— start PROVIDED DATA —
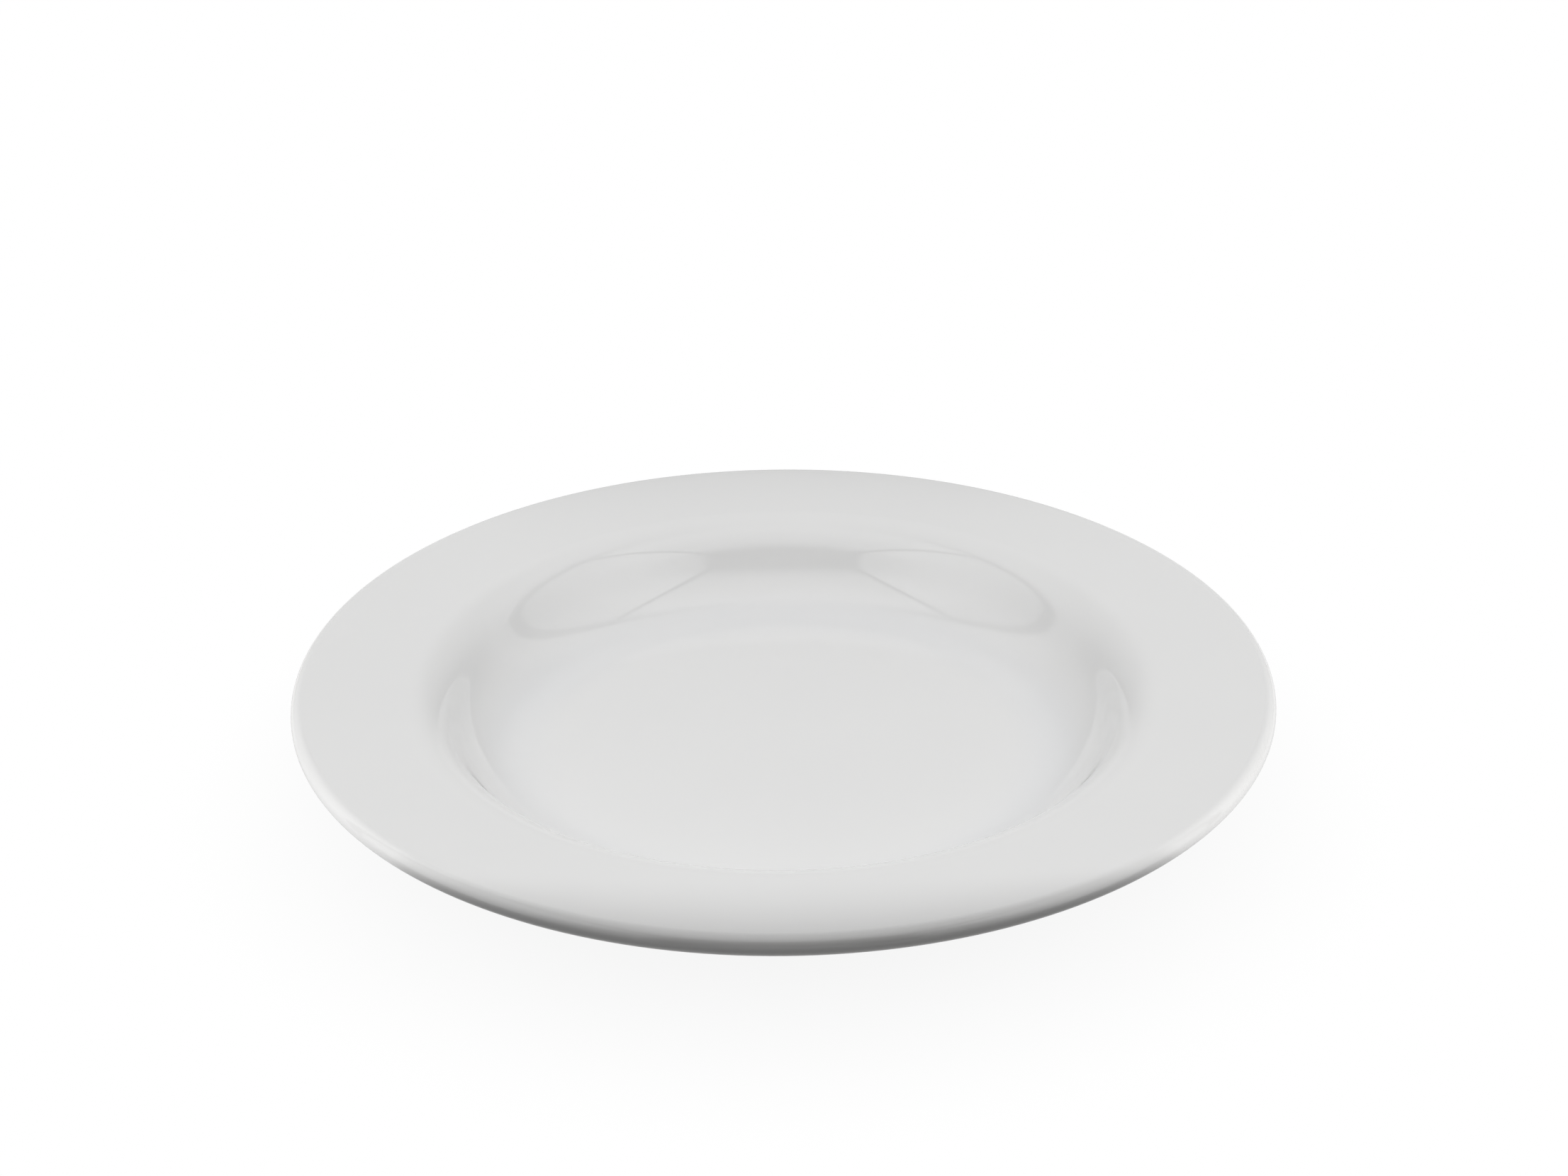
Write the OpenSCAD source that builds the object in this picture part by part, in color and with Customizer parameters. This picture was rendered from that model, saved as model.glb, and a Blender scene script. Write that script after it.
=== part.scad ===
// Rimmed soup plate: a broad, almost level rim round a shallow well, in
// white porcelain under a clear glaze, standing on a bare foot ring.
//
// Millimetres, +Z up. The origin is the middle of the foot's resting circle.
// Every size but the overall diameter is the clay's, before it is glazed.

/* [Rim] */
// Diameter over the finished edge
plate_d = 230; // [215:1:270]
// Diameter at the corner where the rim breaks into the well
lip_d = 166; // [160:1:182]
// Slope of the rim, rising outwards, in degrees
rim_slope = 3.5; // [0:0.5:8]
// Thickness of the rim
rim_t = 4.1; // [3.2:0.1:5.5]
// Radius of the edge's upper round
edge_top_r = 2.3; // [1:0.1:2.4]
// Radius of the edge's lower round
edge_low_r = 1.6; // [0.8:0.1:1.7]
// Radius of the round from the rim down into the well
lip_round_r = 14; // [6:0.5:16]

/* [Well] */
// Depth of the well, from the lip's corner to the floor
well_depth = 18.4; // [15:0.1:24]
// Steepest slope of the wall, in degrees
wall_slope = 56; // [50:1:66]
// Thickness of the wall
wall_t = 4; // [3.4:0.1:5]
// Radius of the hollow round from the wall to the floor
cove_r = 22; // [12:0.5:26]
// Thickness of the base
base_t = 5.5; // [4:0.1:7]

/* [Underside] */
// Radius of the hollow round under the rim
under_rim_r = 10; // [4:0.5:12]
// Radius of the round from the outer wall to the base
under_wall_r = 17; // [8:0.5:18]

/* [Foot] */
// Outer diameter of the foot ring, where it rests
foot_d = 117; // [104:1:120]
// Width of the foot ring, where it rests
foot_w = 3.8; // [3:0.1:6]
// Height of the foot ring outside
foot_h = 3.6; // [2.8:0.1:5]
// Height of the recess inside the foot ring
recess_h = 3.2; // [2.4:0.1:4.5]
// Slope of the foot ring's sides off upright, in degrees
foot_draft = 9; // [0:1:15]
// Radius of the rounds where the foot ring rests
foot_round_r = 0.8; // [0.3:0.1:1]
// Radius of the rounds at the root of the foot ring
foot_root_r = 1.3; // [0.5:0.1:1.6]

/* [Glaze] */
// Thickness of the glaze
glaze_t = 0.3; // [0.15:0.05:0.5]
// Bare share of each straight side of the foot ring, where glaze is wiped off
bare_share = 0.35; // [0.2:0.05:0.6]

/* [Hidden] */
// The most that a round's chords may lie inside its true arc
chord_gap = 0.015;
turn_facets = 180;

// The corners that the clay's outline turns round
edge_r = plate_d / 2 - glaze_t;
floor_z = foot_h + base_t;
lip = [lip_d / 2, floor_z + well_depth];
cove = meet(lip, wall_slope, [0, floor_z], 0);
edge_top = meet(lip, rim_slope, [edge_r, 0], 90);
edge_low = edge_top - [0, rim_t / cos(rim_slope)];
wall_out = lip + wall_t * [sin(wall_slope), -cos(wall_slope)];
under_rim = meet(edge_low, rim_slope, wall_out, wall_slope);
under_wall = meet(wall_out, wall_slope, [0, foot_h], 0);
foot_out = [foot_d / 2, 0];
foot_in = foot_out - [foot_w, 0];
root_out = meet(foot_out, 90 - foot_draft, [0, foot_h], 0);
root_in = meet(foot_in, 90 + foot_draft, [0, recess_h], 0);

// The clay's outline as [corner, radius of its round], from the axis over the
// top and the edge to the foot, round the foot, and back to the axis below
over_top = [
    [[0, floor_z], 0],
    [cove, cove_r],
    [lip, lip_round_r],
    [edge_top, edge_top_r],
    [edge_low, edge_low_r],
    [under_rim, under_rim_r],
    [under_wall, under_wall_r],
    [root_out, foot_root_r],
];
round_foot = [[foot_out, foot_round_r], [foot_in, foot_round_r]];
in_recess = [[root_in, foot_root_r], [[0, recess_h], 0]];
clay = fitted(concat(over_top, round_foot, in_recess));
recess_start = len(over_top) + len(round_foot);

// Where the glaze stops on the outer and the inner side of the foot ring
glaze_end_out = on_straight(clay, len(over_top) - 1, 1 - bare_share);
glaze_end_in = on_straight(clay, recess_start - 1, bare_share);

// Point where a line through p at angle a meets a line through q at angle b
function meet(p, a, q, b) =
    let (d = q - p)
    p + (d[0] * sin(b) - d[1] * cos(b)) / sin(b - a) * [cos(a), sin(a)];

// Outlines are lists of [corner, radius], with the air on the left hand.
function stretch_of(c, start, count) = [for (i = [start:start + count - 1]) c[i]];
function heading(c, i) = (c[i + 1][0] - c[i][0]) / norm(c[i + 1][0] - c[i][0]);
function left_of(v) = [-v[1], v[0]];
function is_end(c, i) = i == 0 || i == len(c) - 1;
// Turn at corner i in degrees, positive to the left, into a hollow
function turn(c, i) =
    let (u = heading(c, i - 1), v = heading(c, i))
    atan2(u[0] * v[1] - u[1] * v[0], u * v);
// Length that the round of corner i takes from each straight beside it
function cut_back(c, i) = is_end(c, i) ? 0 : c[i][1] * tan(abs(turn(c, i)) / 2);
// Share of their radii that the rounds at both ends of a straight have room for
function room_share(c, i) =
    let (need = cut_back(c, i) + cut_back(c, i + 1))
    need > 0 ? min(1, norm(c[i + 1][0] - c[i][0]) / need) : 1;
// The same outline, with each round limited by the straights beside it
function fitted(c) = [
    for (i = [0:len(c) - 1])
        is_end(c, i) ? c[i]
            : [c[i][0], c[i][1] * min(room_share(c, i - 1), room_share(c, i))]
];
// Point a share of the way along the straight from corner i to the next
function on_straight(c, i, share) =
    let (
        u = heading(c, i),
        from = c[i][0] + u * cut_back(c, i),
        to = c[i + 1][0] - u * cut_back(c, i + 1)
    )
    from + share * (to - from);

// Points of corner i, moved out into the air by g, its round as chords
function corner_points(c, i, g) =
    i == 0 ? [c[0][0] + g * left_of(heading(c, 0))]
    : i == len(c) - 1 ? [c[i][0] + g * left_of(heading(c, i - 1))]
    : let (
        u = heading(c, i - 1),
        a = turn(c, i),
        side = sign(a),
        r = c[i][1] - side * g,
        mid = c[i][0] - u * cut_back(c, i) + side * c[i][1] * left_of(u),
        chords = r > chord_gap ? ceil(abs(a) / (2 * acos(1 - chord_gap / r))) : 1
    )
    [for (k = [0:chords]) mid - side * r * turned(left_of(u), a * k / chords)];
function turned(v, a) = [v[0] * cos(a) - v[1] * sin(a), v[0] * sin(a) + v[1] * cos(a)];
function outline(c, g) = [for (i = [0:len(c) - 1]) each corner_points(c, i, g)];
function reversed(v) = [for (i = [len(v) - 1:-1:0]) v[i]];

// Turns an outline round the axis
module lathe(points) rotate_extrude($fn = turn_facets) polygon(points);

// A skin of glaze on the outside of a stretch of the clay's outline
module glaze_on(stretch)
    lathe(concat(outline(stretch, glaze_t), reversed(outline(stretch, 0))));

// The fired clay: floor, wall, rim, base and foot ring in one piece
module porcelain_body() color("linen") lathe(outline(clay, 0));

// Glaze over the top, round the edge and under to the foot ring's outer side
module glaze_coat()
    color("white")
        glaze_on([each stretch_of(clay, 0, len(over_top)), [glaze_end_out, 0]]);

// Glaze on the base inside the foot ring
module foot_recess_glaze()
    color("whitesmoke")
        glaze_on([[glaze_end_in, 0], each stretch_of(clay, recess_start, len(in_recess))]);

porcelain_body();
glaze_coat();
foot_recess_glaze();
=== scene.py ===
"""Rimmed soup plate in glossy white porcelain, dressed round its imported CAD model.

Metres, in the CAD model's frame: +Z is the plate's axis, and the origin is the
middle of the circle on which the foot ring rests.
"""

import math
from math import cos, pi, radians, sin, tan

import bpy
import numpy as np
from mathutils import Matrix, Vector, noise


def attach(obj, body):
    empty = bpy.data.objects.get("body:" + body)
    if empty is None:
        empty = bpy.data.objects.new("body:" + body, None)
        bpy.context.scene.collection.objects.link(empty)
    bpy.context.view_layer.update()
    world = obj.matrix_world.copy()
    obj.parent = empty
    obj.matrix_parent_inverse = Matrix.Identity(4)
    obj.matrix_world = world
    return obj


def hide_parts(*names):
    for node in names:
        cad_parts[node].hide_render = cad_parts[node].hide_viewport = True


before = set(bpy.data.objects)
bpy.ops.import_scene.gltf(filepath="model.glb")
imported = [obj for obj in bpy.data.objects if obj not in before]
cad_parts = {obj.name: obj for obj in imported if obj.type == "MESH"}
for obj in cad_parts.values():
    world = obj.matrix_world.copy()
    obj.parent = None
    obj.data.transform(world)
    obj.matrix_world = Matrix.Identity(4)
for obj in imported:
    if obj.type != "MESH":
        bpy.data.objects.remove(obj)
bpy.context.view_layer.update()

MM = 0.001

# Sizes
# The clay's sizes, as in the CAD model. The glaze adds its thickness.
PLATE_D = 230 * MM
LIP_D = 166 * MM
RIM_SLOPE = radians(3.5)
RIM_T = 4.1 * MM
EDGE_TOP_R = 2.3 * MM
EDGE_LOW_R = 1.6 * MM
LIP_ROUND_R = 14 * MM
WELL_DEPTH = 18.4 * MM
WALL_SLOPE = radians(56)
WALL_T = 4 * MM
COVE_R = 22 * MM
BASE_T = 5.5 * MM
UNDER_RIM_R = 10 * MM
UNDER_WALL_R = 17 * MM
FOOT_D = 117 * MM
FOOT_W = 3.8 * MM
FOOT_H = 3.6 * MM
RECESS_H = 3.2 * MM
FOOT_DRAFT = radians(9)
FOOT_ROUND_R = 0.8 * MM
FOOT_ROOT_R = 1.3 * MM
GLAZE_T = 0.3 * MM
BARE_SHARE = 0.35

# How finely the turned surfaces are divided
FACETS = 216
ARC_STEP = radians(3)
ARC_LENGTH = 0.85 * MM
STRAIGHT_LENGTH = 2.5 * MM
GLAZE_END_STEPS = 5
# Below this radius a point lies on the axis
ON_AXIS = 1e-7
# How far over a whole number of steps rounding may put a straight's length
ROUND_OFF = 1e-6

# What firing does to a turned plate: the rim sinks a little, most at the two
# ends of one diameter, and the glaze sets in long, shallow waves.
SAG = 0.28 * MM
SAG_HEADING = radians(35)
GLAZE_WAVE = 0.006 * MM
GLAZE_WAVE_LENGTH = 17 * MM
# Sinks the waves as a whole, so that no crest stands over the CAD model's box
WAVE_SINK = 1.5
# Points next to the glaze's end at the foot that have no waves
CALM_POINTS = 2


# Outlines
# An outline is a list of (corner, radius), with the air on the left hand.
def meet(p, a, q, b):
    """Point where a line through p at angle a meets a line through q at angle b."""
    d = q - p
    along = (d[0] * sin(b) - d[1] * cos(b)) / sin(b - a)
    return p + along * np.array([cos(a), sin(a)])


def point(r, z):
    return np.array([r, z], float)


def unit(v):
    return v / np.hypot(*v)


def left_of(v):
    return np.array([-v[1], v[0]])


def turned(v, a):
    return np.array([v[0] * cos(a) - v[1] * sin(a), v[0] * sin(a) + v[1] * cos(a)])


def heading(outline, i):
    return unit(outline[i + 1][0] - outline[i][0])


def turn(outline, i):
    """Turn at corner i, positive to the left, into a hollow."""
    u, v = heading(outline, i - 1), heading(outline, i)
    return math.atan2(u[0] * v[1] - u[1] * v[0], u @ v)


def cut_back(outline, i):
    """Length that the round of corner i takes from each straight beside it."""
    if i in (0, len(outline) - 1):
        return 0
    return outline[i][1] * tan(abs(turn(outline, i)) / 2)


def on_straight(outline, i, share):
    """Point a share of the way along the straight from corner i to the next."""
    u = heading(outline, i)
    start = outline[i][0] + u * cut_back(outline, i)
    end = outline[i + 1][0] - u * cut_back(outline, i + 1)
    return start + share * (end - start)


def round_points(outline, i, lift):
    """Points along corner i, lifted into the air by lift."""
    corner, radius = outline[i]
    if i == 0:
        return [corner + lift * left_of(heading(outline, 0))]
    u = heading(outline, i - 1)
    if i == len(outline) - 1:
        return [corner + lift * left_of(u)]
    angle = turn(outline, i)
    side = math.copysign(1, angle)
    middle = corner - u * cut_back(outline, i) + side * radius * left_of(u)
    lifted = radius - side * lift
    steps = max(
        math.ceil(abs(angle) / ARC_STEP), math.ceil(abs(angle) * lifted / ARC_LENGTH)
    )
    return [
        middle - side * lifted * turned(left_of(u), angle * k / steps)
        for k in range(steps + 1)
    ]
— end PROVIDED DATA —
Return nothing but the lines running from the line with "ring's outer side" through the line with "for node in", exactly as they appear.

// Glaze over the top, round the edge and under to the foot ring's outer side
module glaze_coat()
    color("white")
        glaze_on([each stretch_of(clay, 0, len(over_top)), [glaze_end_out, 0]]);

// Glaze on the base inside the foot ring
module foot_recess_glaze()
    color("whitesmoke")
        glaze_on([[glaze_end_in, 0], each stretch_of(clay, recess_start, len(in_recess))]);

porcelain_body();
glaze_coat();
foot_recess_glaze();
=== scene.py ===
"""Rimmed soup plate in glossy white porcelain, dressed round its imported CAD model.

Metres, in the CAD model's frame: +Z is the plate's axis, and the origin is the
middle of the circle on which the foot ring rests.
"""

import math
from math import cos, pi, radians, sin, tan

import bpy
import numpy as np
from mathutils import Matrix, Vector, noise


def attach(obj, body):
    empty = bpy.data.objects.get("body:" + body)
    if empty is None:
        empty = bpy.data.objects.new("body:" + body, None)
        bpy.context.scene.collection.objects.link(empty)
    bpy.context.view_layer.update()
    world = obj.matrix_world.copy()
    obj.parent = empty
    obj.matrix_parent_inverse = Matrix.Identity(4)
    obj.matrix_world = world
    return obj


def hide_parts(*names):
    for node in names:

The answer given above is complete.